§ **Prompt**
Reproduce the listing below in its entirety. Change nothing.

§ **Raw data**

___

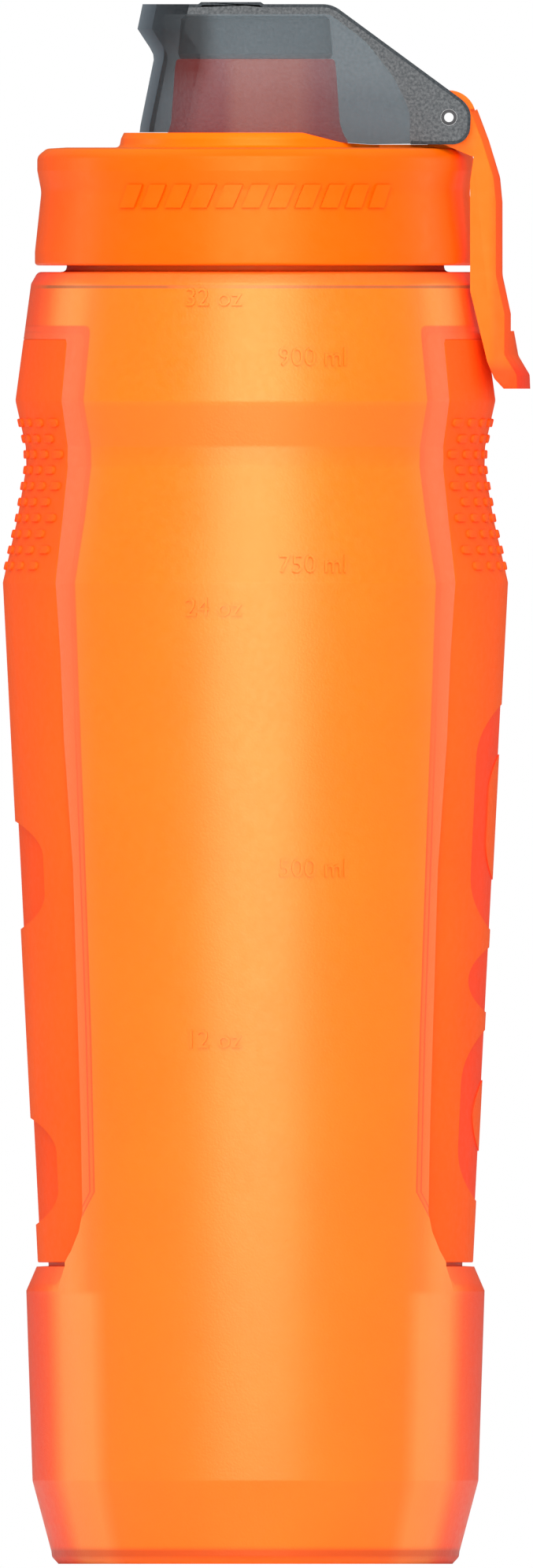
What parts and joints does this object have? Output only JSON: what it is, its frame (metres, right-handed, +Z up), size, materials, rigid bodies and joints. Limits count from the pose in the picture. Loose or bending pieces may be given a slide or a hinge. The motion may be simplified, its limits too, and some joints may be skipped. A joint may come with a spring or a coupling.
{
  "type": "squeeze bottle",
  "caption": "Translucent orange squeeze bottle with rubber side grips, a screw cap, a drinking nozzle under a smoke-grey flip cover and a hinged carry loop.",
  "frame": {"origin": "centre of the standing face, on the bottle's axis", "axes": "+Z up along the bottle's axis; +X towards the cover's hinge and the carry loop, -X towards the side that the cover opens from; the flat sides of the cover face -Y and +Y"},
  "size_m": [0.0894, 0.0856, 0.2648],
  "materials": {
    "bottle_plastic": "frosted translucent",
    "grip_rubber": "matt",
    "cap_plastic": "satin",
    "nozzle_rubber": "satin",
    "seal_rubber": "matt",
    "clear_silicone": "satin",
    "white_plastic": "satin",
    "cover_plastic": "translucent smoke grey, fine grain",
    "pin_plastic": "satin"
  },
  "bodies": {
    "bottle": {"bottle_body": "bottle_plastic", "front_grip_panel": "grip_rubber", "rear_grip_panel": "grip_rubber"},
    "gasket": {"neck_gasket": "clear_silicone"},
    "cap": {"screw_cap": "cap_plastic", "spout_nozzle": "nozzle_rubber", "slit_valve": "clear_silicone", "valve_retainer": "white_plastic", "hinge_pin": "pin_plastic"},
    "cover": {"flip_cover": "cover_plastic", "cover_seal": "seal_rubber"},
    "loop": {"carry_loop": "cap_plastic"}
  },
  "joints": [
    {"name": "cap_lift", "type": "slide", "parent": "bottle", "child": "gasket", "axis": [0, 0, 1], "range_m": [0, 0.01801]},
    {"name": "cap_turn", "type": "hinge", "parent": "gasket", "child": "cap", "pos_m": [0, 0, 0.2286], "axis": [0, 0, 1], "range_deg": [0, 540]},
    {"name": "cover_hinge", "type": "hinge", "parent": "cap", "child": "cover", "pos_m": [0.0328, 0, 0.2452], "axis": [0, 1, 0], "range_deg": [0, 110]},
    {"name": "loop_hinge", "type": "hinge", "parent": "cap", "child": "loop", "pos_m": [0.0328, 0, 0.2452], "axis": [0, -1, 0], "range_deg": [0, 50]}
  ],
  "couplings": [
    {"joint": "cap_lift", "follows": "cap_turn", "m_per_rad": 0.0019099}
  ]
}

___

§ **In response**
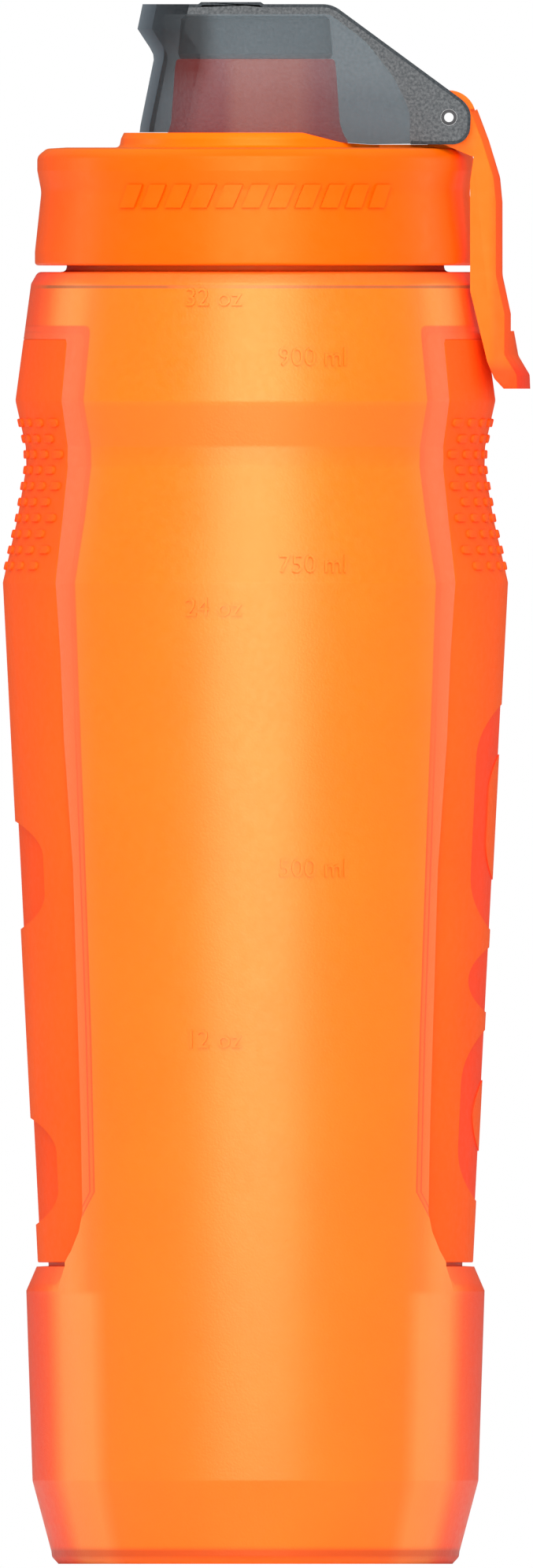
What parts and joints does this object have? Output only JSON: what it is, its frame (metres, right-handed, +Z up), size, materials, rigid bodies and joints. Limits count from the pose in the picture. Loose or bending pieces may be given a slide or a hinge. The motion may be simplified, its limits too, and some joints may be skipped. A joint may come with a spring or a coupling.
{
  "type": "squeeze bottle",
  "caption": "Translucent orange squeeze bottle with rubber side grips, a screw cap, a drinking nozzle under a smoke-grey flip cover and a hinged carry loop.",
  "frame": {"origin": "centre of the standing face, on the bottle's axis", "axes": "+Z up along the bottle's axis; +X towards the cover's hinge and the carry loop, -X towards the side that the cover opens from; the flat sides of the cover face -Y and +Y"},
  "size_m": [0.0894, 0.0856, 0.2648],
  "materials": {
    "bottle_plastic": "frosted translucent",
    "grip_rubber": "matt",
    "cap_plastic": "satin",
    "nozzle_rubber": "satin",
    "seal_rubber": "matt",
    "clear_silicone": "satin",
    "white_plastic": "satin",
    "cover_plastic": "translucent smoke grey, fine grain",
    "pin_plastic": "satin"
  },
  "bodies": {
    "bottle": {"bottle_body": "bottle_plastic", "front_grip_panel": "grip_rubber", "rear_grip_panel": "grip_rubber"},
    "gasket": {"neck_gasket": "clear_silicone"},
    "cap": {"screw_cap": "cap_plastic", "spout_nozzle": "nozzle_rubber", "slit_valve": "clear_silicone", "valve_retainer": "white_plastic", "hinge_pin": "pin_plastic"},
    "cover": {"flip_cover": "cover_plastic", "cover_seal": "seal_rubber"},
    "loop": {"carry_loop": "cap_plastic"}
  },
  "joints": [
    {"name": "cap_lift", "type": "slide", "parent": "bottle", "child": "gasket", "axis": [0, 0, 1], "range_m": [0, 0.01801]},
    {"name": "cap_turn", "type": "hinge", "parent": "gasket", "child": "cap", "pos_m": [0, 0, 0.2286], "axis": [0, 0, 1], "range_deg": [0, 540]},
    {"name": "cover_hinge", "type": "hinge", "parent": "cap", "child": "cover", "pos_m": [0.0328, 0, 0.2452], "axis": [0, 1, 0], "range_deg": [0, 110]},
    {"name": "loop_hinge", "type": "hinge", "parent": "cap", "child": "loop", "pos_m": [0.0328, 0, 0.2452], "axis": [0, -1, 0], "range_deg": [0, 50]}
  ],
  "couplings": [
    {"joint": "cap_lift", "follows": "cap_turn", "m_per_rad": 0.0019099}
  ]
}